Em entrevista ao Estado de Minas, o cineasta Walter Salles comenta as reações ao seu filme mais premiado, Central do Brasil (1998), avalia as mudanças ocorridas no Nordeste nesse período e fala de seu interesse pelo boxe, que o levou a criar a série Irmãos Freitas.
A exibição de Central do Brasil em horário nobre na Rede Globo, no mês passado, rendeu milhares de comentários nas redes sociais. Para muitos, foi a primeira oportunidade de assistir ao seu longa-metragem mais premiado. Acompanhou as reações? Qual o significado de Central, lançado em 1998, para o Brasil de 2019?

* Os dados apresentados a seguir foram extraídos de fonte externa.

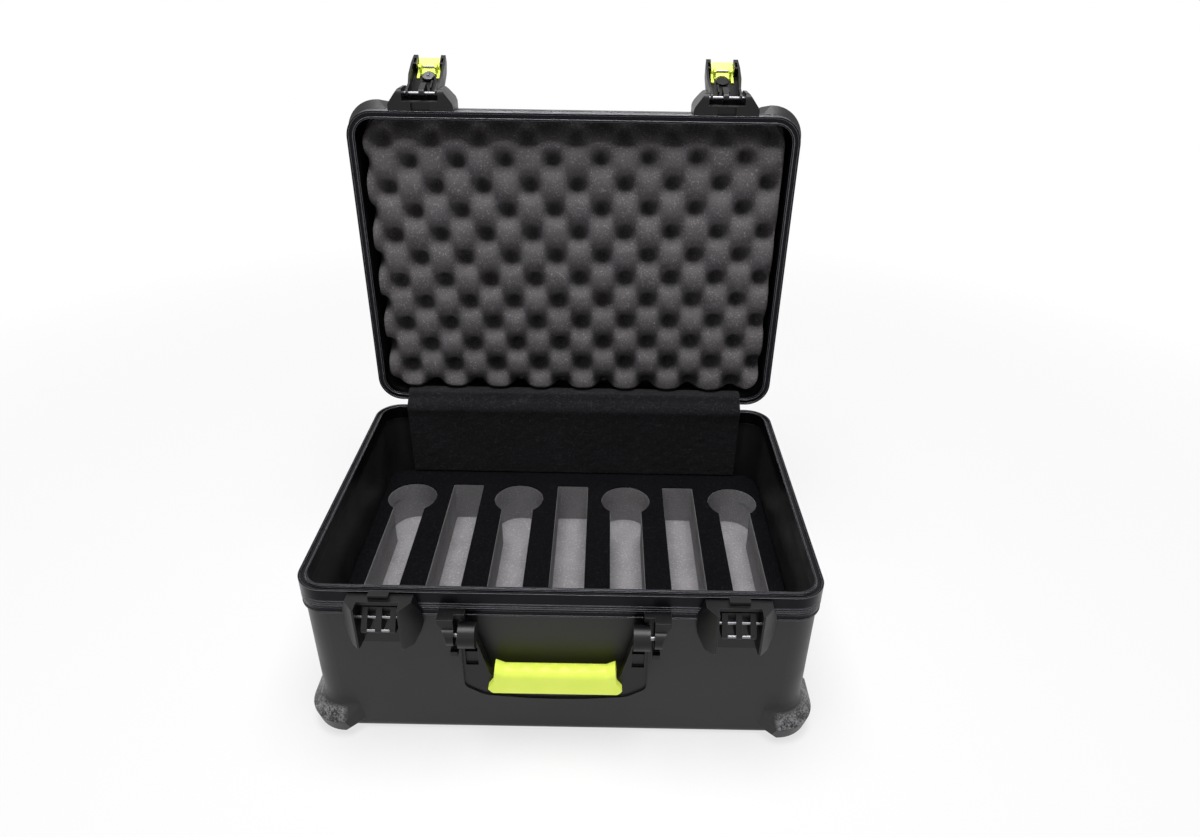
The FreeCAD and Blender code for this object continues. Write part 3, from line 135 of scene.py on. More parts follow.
class InsertSettings(bpy.types.PropertyGroup):
    half_width: length_property("Half width", "Half the insert's width", SKIN_HIGH.x)
    half_depth: length_property("Half depth", "Half the insert's depth", SKIN_HIGH.y)
    corner: length_property("Corner radius", "Corner radius of the outline", 0.022)
    pocket_pitch: length_property("Pocket pitch", "From pocket to pocket", 0.071)
    pocket_half: length_property("Pocket half width", "Half a slot's width", 0.0205)
    pocket_end: length_property("Pocket end", "Slot ends from the middle", 0.1435)
    head_radius: length_property("Head radius", "Round end of each pocket", 0.032)
    head_back: length_property("Head place", "Centre of a round end from the middle", 0.1115)
    slot_corner: length_property("Slot corner radius", "Corners of a slot's square end", 0.0025)
    pocket_count: bpy.props.IntProperty(name="Pockets", description="Number of pockets",
                                        default=7, min=1)


class FleeceSettings(bpy.types.PropertyGroup):
    half_width: length_property("Half width", "Half the strip's width", FLEECE_HIGH.x)
    thickness: length_property("Thickness", "Thickness of the pile", 0.0016)
    loop: length_property("Pile height", "How uneven the pile stands", 0.0005)
    sag: length_property("Sag", "How far the strip bulges at the hinge gap", 0.002)


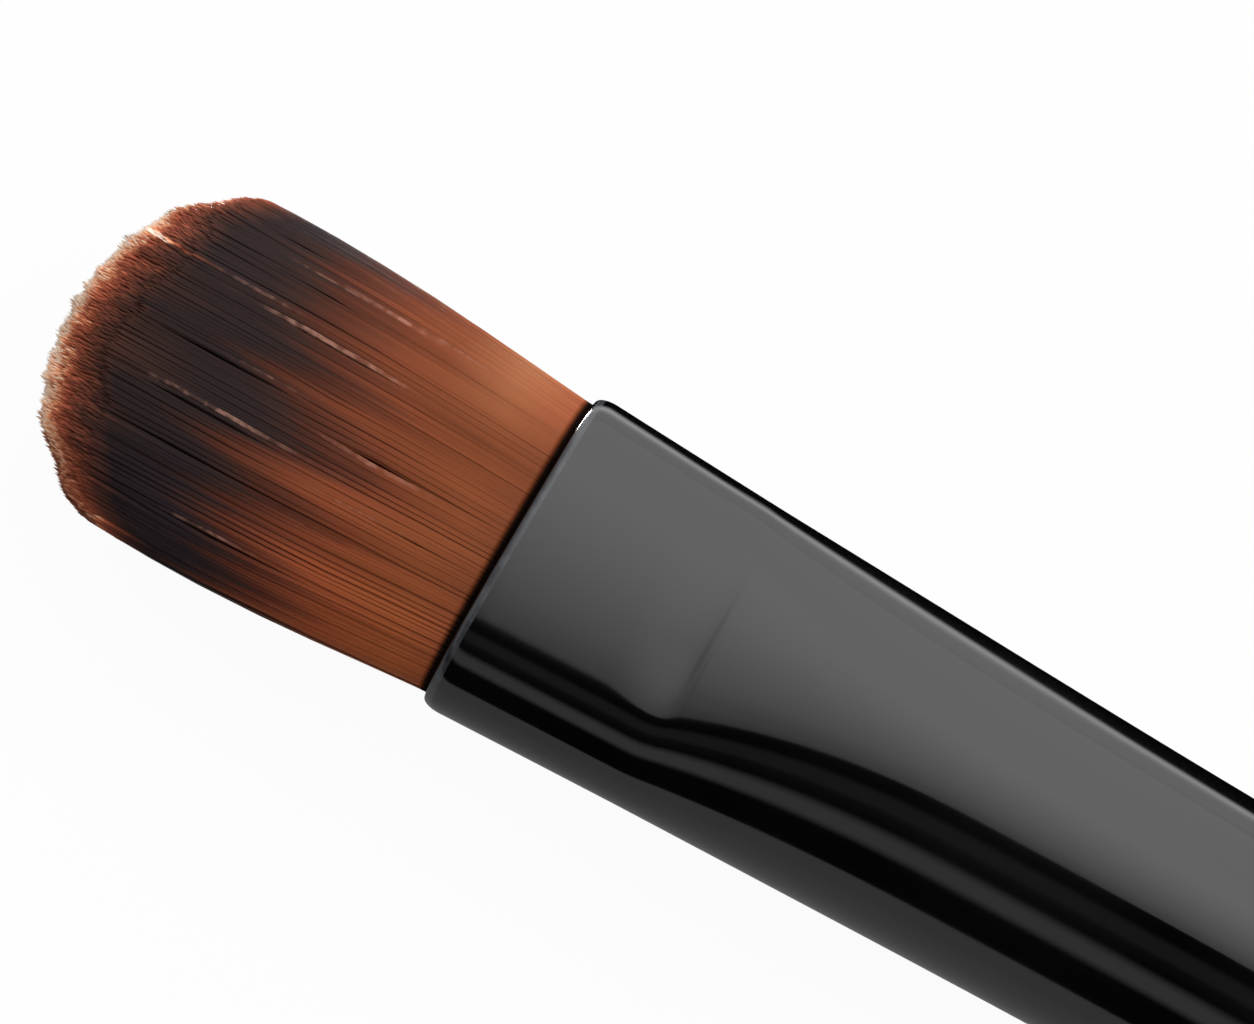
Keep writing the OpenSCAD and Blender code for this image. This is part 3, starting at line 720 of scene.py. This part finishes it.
for node, material in (("root_bundle", packed_filament), ("binding_thread", thread),
                       ("epoxy_plug", epoxy), ("tenon_adhesive", epoxy)):
    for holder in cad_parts[node].material_slots:
        holder.material = material

# ---------------------------------------------------------------- stage


def emitter(name):
    """A studio card: plain emission, whose strength varies over the card by an attribute."""
    material = new_material(name)
    glow = add_node(material, "ShaderNodeEmission", (), {"Strength": attribute(material, "strength")})
    add_node(material, "ShaderNodeOutputMaterial", (), {"Surface": glow.outputs[0]})
    return material


def seen_directly(holder):
    """1 for rays of the camera, of reflections and of transmission, which see the floor and the
    world as plain white, and 0 for those that light the object."""
    rays = add_node(holder, "ShaderNodeLightPath").outputs
    seen = rays["Is Camera Ray"]
    for kind in ("Is Glossy Ray", "Is Transmission Ray"):
        seen = add_node(holder, "ShaderNodeMath", {"operation": "MAXIMUM"},
                        {0: seen, 1: rays[kind]}).outputs[0]
    return seen


def card(name, path, strengths, stations, lights=False, kept=0):
    """A card drawn along X: path is (y, z) in metres, with a strength at each point. A station is x,
    a factor on the strengths, and a shift along Y of all points but the first ones, which are kept."""
    path, strengths = np.asarray(path, float), np.asarray(strengths, float)
    n = len(path)
    moved = np.arange(n) >= kept
    rows = np.concatenate([
        np.stack([np.full(n, x), path[:, 0] + shift * moved, path[:, 1]], -1) for x, _, shift in stations])
    i, k = np.meshgrid(np.arange(len(stations) - 1), np.arange(n - 1), indexing="ij")
    faces = np.stack([i * n + k, (i + 1) * n + k, (i + 1) * n + k + 1, i * n + k + 1], -1).reshape(-1, 4)
    ob = add_mesh(name, rows, [faces], [studio_card])
    add_attribute(ob, "strength", np.concatenate([strengths * factor for _, factor, _ in stations]))
    ob.visible_camera = False
    ob.visible_transmission = False
    ob.visible_diffuse = lights
    ob.visible_glossy = not lights
    ob.visible_shadow = False


# The cards are set out from the middle of the head. The key softbox drifts to -Y by this share of
# X, and its twin lights matt surfaces with a share of its strength. The world lights them with a
# strength of its own. The floor, seen directly, is nearly all plain white; half its size in metres
HEAD_X = (MOUTH_X + 3) * MM
KEY_SLANT, DIFFUSE_SHARE, WORLD_DIFFUSE = 0.083, 0.675, 0.4
FLOOR_GLOW, FLOOR_HALF = 0.95, 4.0
studio_card = emitter("studio_card")


def arc(radius, angles):
    """Points (y, z) on an arc round the brush; an angle is from the zenith towards -Y, in degrees."""
    a = np.radians(angles)
    return np.stack([-radius * np.sin(a), AXIS_Z * MM + radius * np.cos(a)], -1)


def plain(half_length):
    """Stations of a card that is the same all along."""
    return [(HEAD_X - half_length, 1, 0), (HEAD_X + half_length, 1, 0)]


key_path = arc(0.5, np.array([-90, -78, -68, -48, -30, -20, -12, 0, 7, 9.4]))
key_strengths = np.array([2.1, 2.4, 2.65, 2.85, 3.0, 2.7, 2.3, 1.62, 1.05, 1.0])
key_stations = [(HEAD_X + x, factor, -KEY_SLANT * x) for x, factor in
                ((-0.8, 0.45), (-0.55, 0.75), (-0.42, 0.95), (-0.32, 1), (0.6, 1))]
card("key_softbox", key_path, key_strengths, key_stations)
card("key_light", key_path, DIFFUSE_SHARE * key_strengths, key_stations, lights=True)
card("fill_strips", arc(0.45, np.array([9.5, 20, 23, 25, 33, 36, 46, 49, 53, 62, 66, 68])),
     [0, 0, 0.12, 0.16, 0.16, 0.05, 0.0, 0.3, 0.64, 0.64, 0.2, 0.0], plain(0.6))
card("black_flag", [(-0.065, 0.0), (-0.065, 0.031), (-0.4165, 0.176)], [0, 0, 0], plain(0.6))
# Glossy-only strips on the floor, which the ferrule reflects: they dim to nothing near the brush on -Y, a
# painted shadow of the brush, and carry bright bands on +Y
card("floor_strips", [(y * MM, 0.0001) for y in
                      (-65, -35, -13.5, -8.2, -5.6, -4, 0, 11.2, 12.2, 13.6, 15.4, 18.5, 24, 38, 80, 560)],
     [0.6, 0.57, 0.47, 0.35, 0.26, 0.2, 0.0, 0.0, 0.5, 1.5, 2.4, 1.75, 1.4, 1.6, 1.8, 1.9],
     [(-0.3, 1, 0), (MOUTH_X * MM, 1, 0), ((MOUTH_X + 17) * MM, 1, 3.4 * MM), (0.3, 1, 3.4 * MM)], kept=7)
card("glint_card", [(10.6 * MM, 0.0002), (12.2 * MM, 0.0002)], [150, 150],
     [(-80.0 * MM, 1, 0), (-72.7 * MM, 1, 0)])

floor_paint = new_material("pale_studio_floor")
share = add_node(floor_paint, "ShaderNodeMath", {"operation": "MULTIPLY", 1: FLOOR_GLOW},
                 {0: seen_directly(floor_paint)})
paper = add_node(floor_paint, "ShaderNodeBsdfDiffuse", {"Color": linear("#f2f2f2")})
glow = add_node(floor_paint, "ShaderNodeEmission", {"Strength": 1.0})
both = add_node(floor_paint, "ShaderNodeMixShader", (),
                {0: share.outputs[0], 1: paper.outputs[0], 2: glow.outputs[0]})
add_node(floor_paint, "ShaderNodeOutputMaterial", (), {"Surface": both.outputs[0]})

corners = [(x * FLOOR_HALF, y * FLOOR_HALF, 0) for x, y in ((-1, -1), (1, -1), (1, 1), (-1, 1))]
add_mesh("floor", corners, [np.array([[0, 1, 2, 3]])], [floor_paint])

world = bpy.data.worlds.new("studio")
bpy.context.scene.world = world
world.use_nodes = True
world.node_tree.nodes.clear()
level = add_node(world, "ShaderNodeMapRange", {"To Min": WORLD_DIFFUSE}, {"Value": seen_directly(world)})
sky = add_node(world, "ShaderNodeBackground", (), {"Strength": level.outputs[0]})
add_node(world, "ShaderNodeOutputWorld", (), {"Surface": sky.outputs[0]})

# ---------------------------------------------------------------- camera

# The camera looks down on the flat of the tuft, tilted to -Y and a little to the tail, with the
# brush's axis falling to the lower right. Angles in degrees, lengths in metres, the sensor in
# millimetres
VIEW_TILT, VIEW_TO_TAIL, AXIS_DROP = 12.0, 3.0, 29.8
CAMERA_DISTANCE, FRAME_WIDTH, SENSOR_WIDTH = 0.4, 33.0 * MM, 36.0
FRAME_RIGHT, FRAME_UP = 3.06 * MM, 0.98 * MM
tilt, to_tail, drop = (math.radians(v) for v in (VIEW_TILT, VIEW_TO_TAIL, AXIS_DROP))
back = Vector((math.sin(to_tail), -math.sin(tilt) * math.cos(to_tail), math.cos(tilt) * math.cos(to_tail)))
along = (Vector((1, 0, 0)) - back * back.x).normalized()
across = back.cross(along)
right = along * math.cos(drop) + across * math.sin(drop)
up = across * math.cos(drop) - along * math.sin(drop)
target = Vector((MOUTH_X, 0, AXIS_Z)) * MM + right * FRAME_RIGHT + up * FRAME_UP

camera_data = bpy.data.cameras.new("camera")
camera_data.sensor_width = SENSOR_WIDTH
camera_data.lens = SENSOR_WIDTH * CAMERA_DISTANCE / FRAME_WIDTH
camera_data.clip_start, camera_data.clip_end = 0.05, 20.0
camera = bpy.data.objects.new("camera", camera_data)
bpy.context.scene.collection.objects.link(camera)
turned = Matrix((right, up, back)).transposed().to_4x4()
camera.matrix_world = Matrix.Translation(target + back * CAMERA_DISTANCE) @ turned
bpy.context.scene.camera = camera
bpy.context.scene.view_settings.view_transform = "Standard"

bpy.context.view_layer.update()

Perceber o filme ecoar 20 anos depois de ser realizado foi um presente para toda a família que fez Central do Brasil. Parte dessa reação talvez se deva ao fato de que o filme contrasta frontalmente com o “odiai-vos uns aos outros” que virou a narrativa oficial no país. Central do Brasil parte em busca de um pai, mas também de um país possível, em que possamos nos ver refletidos, com nossos desejos, mas também nossas diferenças pessoais, políticas e religiosas. Há um desejo inclusivo a nortear o filme, o que definitivamente não caracteriza os tempos em que estamos vivendo hoje.
Em uma das entrevistas para divulgação de Bacurau, Kleber Mendonça Filho declarou: “Vi Central do Brasil durante a montagem de Bacurau, e o sertão que Walter (Salles) filmou em 1997 não é mais o sertão que existe hoje. Ainda era o sertão dos anos 1980, 1970, 1960. Tinha traços muito claros dessas décadas. Também era um sertão onde a internet ainda não tinha tido um impacto. Esses 20 anos fazem muita diferença. Hoje, o sertão faz parte do mundo de uma maneira que não fazia antes. Ele era muito mais isolado culturalmente e socialmente”. Você concorda com a análise do cineasta pernambucano?
Sim, concordo. Central do Brasil descrevia um Brasil pré-digital, mas também exprimia um desejo de reconstrução, o de uma sociedade mais justa depois dos anos sombrios da ditadura e do desgoverno Collor. A parcela de pessoas que vivia abaixo da linha de pobreza diminuía pela primeira vez no final dos anos 1990, o que se acentuou de 2000 a 2014. Havia a percepção de que uma social-democracia seria possível no país. Foi essa percepção que se inviabilizou com o impeachment de Dilma, em 2016. Hoje, os ataques constantes à democracia criam um quadro de instabilidade institucional que não víamos desde os anos de chumbo. Bacurau antecipa brilhantemente esse estado: filme de resistência, um reflexo potente da realidade distópica que estamos vivendo.
O que achou da participação de Fernanda Montenegro em A vida invisível, de Karim Aïnouz, representante brasileiro na disputa por um Oscar de produção em língua estrangeira? E das homenagens que ela recebeu pelo país ao completar 90 anos?
Fiquei muito comovido por A vida invisível, que redefine os códigos do melodrama no cinema brasileiro. Fernanda está luminosa no filme, como sempre. E, como em Central do Brasil, sua atuação potencializa o filme de Karim. Quanto às cartas, gosto desses rios submersos que unem às vezes os filmes. A comemoração dos 90 anos de Fernanda foi daqueles momentos em que nos lembramos do privilégio que é ser brasileiro. E do presente que é viver no mesmo tempo que ela.
Você é um dos criadores da série Irmãos Freitas. O que o atraiu na história real de Arcelino “Popó” e Luiz Cláudio? Por que contar essa história em episódios, e não em longa-metragem?
Sempre fui fascinado pelo universo do boxe, que reflete o da tragédia grega: no ringue, há um protagonista e um antagonista em luta pela sobrevivência e pelo reconhecimento, e no entorno há o coro grego, o público. É um universo essencialmente fílmico. O boxe é, como o futebol, uma das poucas formas de romper as barreiras sociais no Brasil, e há também nessa história um drama humano raro, que fala de busca de pertencimento e de identidade. Com Sérgio Machado, tentamos primeiro desenvolver o roteiro de um longa, dentro do núcleo de desenvolvimento da produtora Videofilmes. Pouco a pouco, ficou claro que a história de Popó e Luiz Claudio não caberia em apenas duas horas, precisava de mais tempo para se desenvolver plenamente. É daí que surge a série Irmãos Freitas, que Sergio Machado e Aly Muritiba dirigiram.